Fondement du droit de propriété.

- a).

L'instinct et le besoin.

— Nous devons remarquer d'abord que la propriété répond à l'un de nos instincts les plus naturels : l'enfant aime à dire siens les objets qui lui plaisent; dans les biens dont il peut disposer à son gré, l'homme voit volontiers comme un prolongement de sa personnalité même. — La propriété répond, de plus, à un besoin nécessaire, car, sans le droit de nous approprier les fruits de notre travail, nous ne pourrions même pas nous nourrir et nous vêtir.

— Toutefois, ni l'intérêt, ni l'instinct ne sauraient suffisamment la justifier : si l'instinct est souvent.

l'indice d'un droit, il n'en est jamais la raison; quant au besoin et à l'intérêt, comment pourraient-ils le légitimer, puisqu'ils sont continuellement en conflit avec les besoins et les intérêts de nos semblables? b).

La première occupation.

— On peut supposer qu'à l'origine des sociétés, lorsque les hommes étaient encore peu nombreux, un tel conflit n'existait pas.

La terre et les fruits qu'elle porte n'ayant été appropriés par personne, celuila en devenait le propriétaire légitime, qui s'en emparait le premier.; aussi certains philosophes ont-ils vu dans ce fait de la première occupation, l'origine et le véritable fondement de la propriété.— Ce qui est vrai, c'est que ce fait en est la condition nécessaire : je ne puis détourner à mon profit ce qui déjà appartient à d'autres.

Mais, de ce qu'un objet n'est possédé par personne, nous ne saurions conclure qu'il peut être possédé par nous, car l'absence des droits d'autrui ne suffit jamais à constituer un droit en notre faveur.

En outre, ce droit du premier occupant jusqu'où peut-il s'étendre? à toute terre actuellement disponible, ou à la partie seulement qui est utile à nos besoins? Si nulle règle n'en fixe les limites, n'est-il pas à redouter qu'il devienne dangereux pour la société elle-même? c).

La loi.— Montesquieu et Bentham croient échapper à ces difficultés, en faisant reposer sur la loi civile le droit de propriété.

a Avant les lois, dit Bentham, il n'y a pas de propriété; ôtez les lois, toute propriété cesse.

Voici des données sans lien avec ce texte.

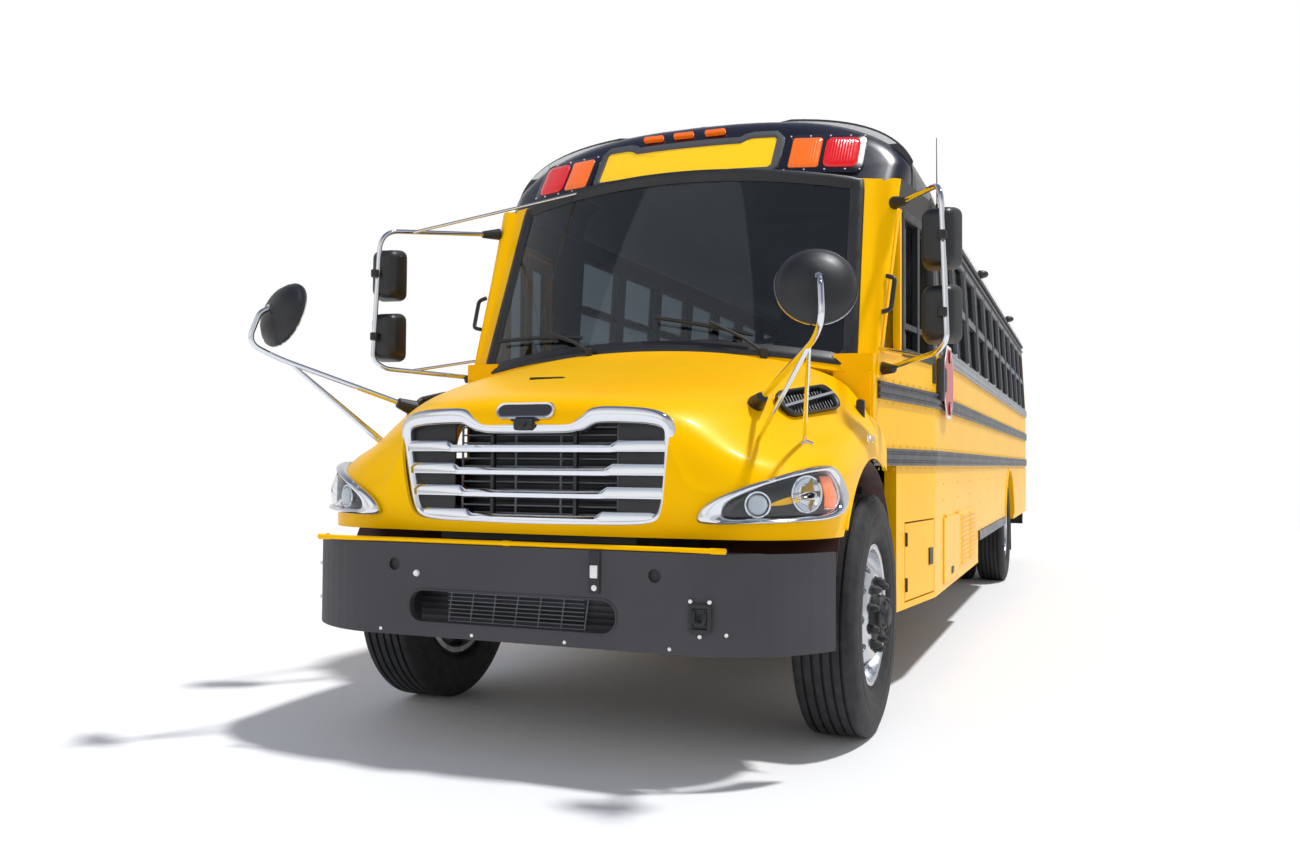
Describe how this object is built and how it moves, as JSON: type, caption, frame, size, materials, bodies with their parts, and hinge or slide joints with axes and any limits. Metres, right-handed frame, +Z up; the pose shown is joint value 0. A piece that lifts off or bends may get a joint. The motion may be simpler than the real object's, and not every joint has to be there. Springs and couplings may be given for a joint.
{
  "type": "school bus",
  "caption": "Full-size yellow school bus with a tilting hood, folding entrance door, stop arm and crossing arm, steering and rolling wheels.",
  "frame": {"origin": "on the ground, at the middle of the bus's length and width", "axes": "the bus faces -Y, its driver's side is +X, +Z is up"},
  "size_m": [3.06, 11.1999, 3.1003],
  "materials": {
    "yellow_enamel": "glossy school bus yellow enamel",
    "white_enamel": "glossy white roof enamel",
    "black_gelcoat": "glossy black moulded cap",
    "chassis_steel": "black chassis paint",
    "bumper_steel": "textured dark grey coating",
    "cast_iron": "bare casting",
    "window_glass": "tinted safety glass",
    "black_trim": "black extruded trim",
    "seat_vinyl": "dark coated seat vinyl",
    "cabin_plastic": "moulded dark plastic",
    "lamp_lens": "ribbed lens",
    "chrome": "bright plating",
    "polished_aluminium": "polished forging",
    "tyre_rubber": "black rubber",
    "hatch_plastic": "off-white moulded lid",
    "liner": "dark splash liner",
    "sign_red": "reflective red sheet"
  },
  "bodies": {
    "bus_body": {"frame_rails": "chassis_steel", "front_axle": "cast_iron", "rear_axle": "cast_iron", "driveshaft": "chassis_steel", "leaf_springs": "chassis_steel", "engine": "cast_iron", "radiator": "chassis_steel", "front_bumper": "bumper_steel", "rear_bumper": "chassis_steel", "floor": "chassis_steel", "wheel_housings": "chassis_steel", "entry_steps": "chassis_steel", "left_side": "yellow_enamel", "right_side": "yellow_enamel", "driver_section": "yellow_enamel", "door_section": "yellow_enamel", "roof": "white_enamel", "front_cap": "black_gelcoat", "rear_wall": "yellow_enamel", "cowl": "yellow_enamel", "windshield": "window_glass", "side_glass": "window_glass", "window_sashes": "black_trim", "seats": "seat_vinyl", "driver_seat": "seat_vinyl", "dashboard": "cabin_plastic", "side_trim": "black_trim", "warning_lamps": "lamp_lens", "fuel_tank": "chassis_steel", "battery_box": "chassis_steel", "arch_liners": "liner", "main_mirrors": "black_trim"},
    "hood": {"hood": "yellow_enamel", "grille": "chrome", "headlamps": "chrome", "crossview_mirrors": "black_trim"},
    "left_knuckle": {"left_knuckle": "cast_iron"},
    "right_knuckle": {"right_knuckle": "cast_iron"},
    "front_left_wheel": {"front_left_tyre": "tyre_rubber", "front_left_wheel": "polished_aluminium"},
    "front_right_wheel": {"front_right_tyre": "tyre_rubber", "front_right_wheel": "polished_aluminium"},
    "rear_left_wheels": {"rear_left_tyres": "tyre_rubber", "rear_left_wheels": "polished_aluminium"},
    "rear_right_wheels": {"rear_right_tyres": "tyre_rubber", "rear_right_wheels": "polished_aluminium"},
    "steering_wheel": {"steering_wheel": "cabin_plastic"},
    "front_door_leaf": {"front_door_leaf": "yellow_enamel", "front_door_glass": "window_glass"},
    "rear_door_leaf": {"rear_door_leaf": "yellow_enamel", "rear_door_glass": "window_glass"},
    "emergency_door": {"emergency_door": "yellow_enamel", "emergency_glass": "window_glass"},
    "battery_door": {"battery_door": "yellow_enamel"},
    "stop_arm": {"stop_arm": "sign_red"},
    "crossing_arm": {"crossing_arm": "yellow_enamel"},
    "front_hatch": {"front_hatch": "hatch_plastic"},
    "rear_hatch": {"rear_hatch": "hatch_plastic"}
  },
  "joints": [
    {"name": "hood_tilt", "type": "hinge", "parent": "bus_body", "child": "hood", "pos_m": [0, -5.335, 0.905], "axis": [1, 0, 0], "range_deg": [0, 55]},
    {"name": "left_steer", "type": "hinge", "parent": "bus_body", "child": "left_knuckle", "pos_m": [0.85, -4.35, 0.52], "axis": [0, 0, 1], "range_deg": [-38, 38]},
    {"name": "right_steer", "type": "hinge", "parent": "bus_body", "child": "right_knuckle", "pos_m": [-0.85, -4.35, 0.52], "axis": [0, 0, 1], "range_deg": [-38, 38]},
    {"name": "front_left_spin", "type": "hinge", "parent": "left_knuckle", "child": "front_left_wheel", "pos_m": [1.035, -4.35, 0.52], "axis": [1, 0, 0], "continuous": true},
    {"name": "front_right_spin", "type": "hinge", "parent": "right_knuckle", "child": "front_right_wheel", "pos_m": [-1.035, -4.35, 0.52], "axis": [1, 0, 0], "continuous": true},
    {"name": "rear_left_spin", "type": "hinge", "parent": "bus_body", "child": "rear_left_wheels", "pos_m": [0.9, 2.74, 0.52], "axis": [1, 0, 0], "continuous": true},
    {"name": "rear_right_spin", "type": "hinge", "parent": "bus_body", "child": "rear_right_wheels", "pos_m": [-0.9, 2.74, 0.52], "axis": [1, 0, 0], "continuous": true},
    {"name": "steering_turn", "type": "hinge", "parent": "bus_body", "child": "steering_wheel", "pos_m": [0.51, -3.55, 1.64], "axis": [0, 0.766, 0.6428], "range_deg": [-685, 685]},
    {"name": "front_leaf_hinge", "type": "hinge", "parent": "bus_body", "child": "front_door_leaf", "pos_m": [-1.14137, -3.58959, 1.4], "axis": [0, 0, 1], "range_deg": [0, 90]},
    {"name": "rear_leaf_hinge", "type": "hinge", "parent": "bus_body", "child": "rear_door_leaf", "pos_m": [-1.22327, -2.9226, 1.4], "axis": [0, 0, -1], "range_deg": [0, 90]},
    {"name": "emergency_hinge", "type": "hinge", "parent": "bus_body", "child": "emergency_door", "pos_m": [0.462, 5.572, 1.7], "axis": [0, 0, -1], "range_deg": [0, 110]},
    {"name": "battery_hinge", "type": "hinge", "parent": "bus_body", "child": "battery_door", "pos_m": [1.15302, -3.4947, 0.675], "axis": [0, 0, -1], "range_deg": [0, 110]},
    {"name": "stop_arm_hinge", "type": "hinge", "parent": "bus_body", "child": "stop_arm", "pos_m": [1.257, -2.796, 1.65], "axis": [0, 0, -1], "range_deg": [0, 90]},
    {"name": "crossing_hinge", "type": "hinge", "parent": "bus_body", "child": "crossing_arm", "pos_m": [-0.948, -5.456, 0.86], "axis": [0, 0, -1], "range_deg": [0, 90]},
    {"name": "front_hatch_hinge", "type": "hinge", "parent": "bus_body", "child": "front_hatch", "pos_m": [0, -1.374, 3.054], "axis": [1, 0, 0], "range_deg": [0, 60]},
    {"name": "rear_hatch_hinge", "type": "hinge", "parent": "bus_body", "child": "rear_hatch", "pos_m": [0, 2.926, 3.054], "axis": [1, 0, 0], "range_deg": [0, 60]}
  ],
  "couplings": [
    {"joint": "right_steer", "follows": "left_steer", "ratio": 1},
    {"joint": "steering_turn", "follows": "left_steer", "ratio": 18},
    {"joint": "rear_leaf_hinge", "follows": "front_leaf_hinge", "ratio": 1}
  ]
}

» Une chose n'est véritablement nôtre qu'après avoir été reconnue pour telle par l'autorité publique. Cette explication nous paraît plus insuffisante encore que la précédente, car elle accorde à la loi une vertu qu'elle ne saurait avoir.

— Il ne faut pas oublier que si la loi a pour mission de protéger le droit, elle est impuissante à le fonder ; elle en est plutôt la conséquence que la cause.

La loi me protège dans ma vie, dans ma liberté et dans mon honneur; mais admettons qu'elle n'existe point, mon honneur, ma liberté et ma vie n'en seront pas moins respectables.

De même, c'est elle qui sauvegarde mon droit de propriété, mais ce droit me vient d'ailleurs : elle ne peut pas plus le créer, qu'elle ne peut le détruire.

C'est là ce que Portalis a bien mis en lumière : a Les propriétés, dit-il, ne sont la matière des lois que comme objet de protection et de garantie, et non comme objet de disposition arbitraire.—Les lois, ajoute-t-il, ne sont pas de purs actes de puissance; ce sont des actes de justice et de raison. Quand le législateur publie des règlements sur les propriétés particulières, il n'intervient pas comme maître, mais uniquement comme arbitre, comme régulateur pour le maintien du bon ordre et de la paix. d).

La liberté et le travail — Le véritable fondement du droit de propriété, c'est la liberté et le travail; sa justification, le caractère inviolable de la personne humaine. Par cela même qu'il leur est naturellement supérieur, l'homme peut, sans aucun doute, utiliser à son profit les objets que nul encore ne s'est appropriés.

Ce droit est celui qu'a la personne sur les choses, l'être raisonnable et libre, sur ceux qui ne le sont pas.

En les soumettant à sa volonté pour les faire servir à son bien-être et au progrès de tous, il ne fait qu'achever l'oeuvre de la création.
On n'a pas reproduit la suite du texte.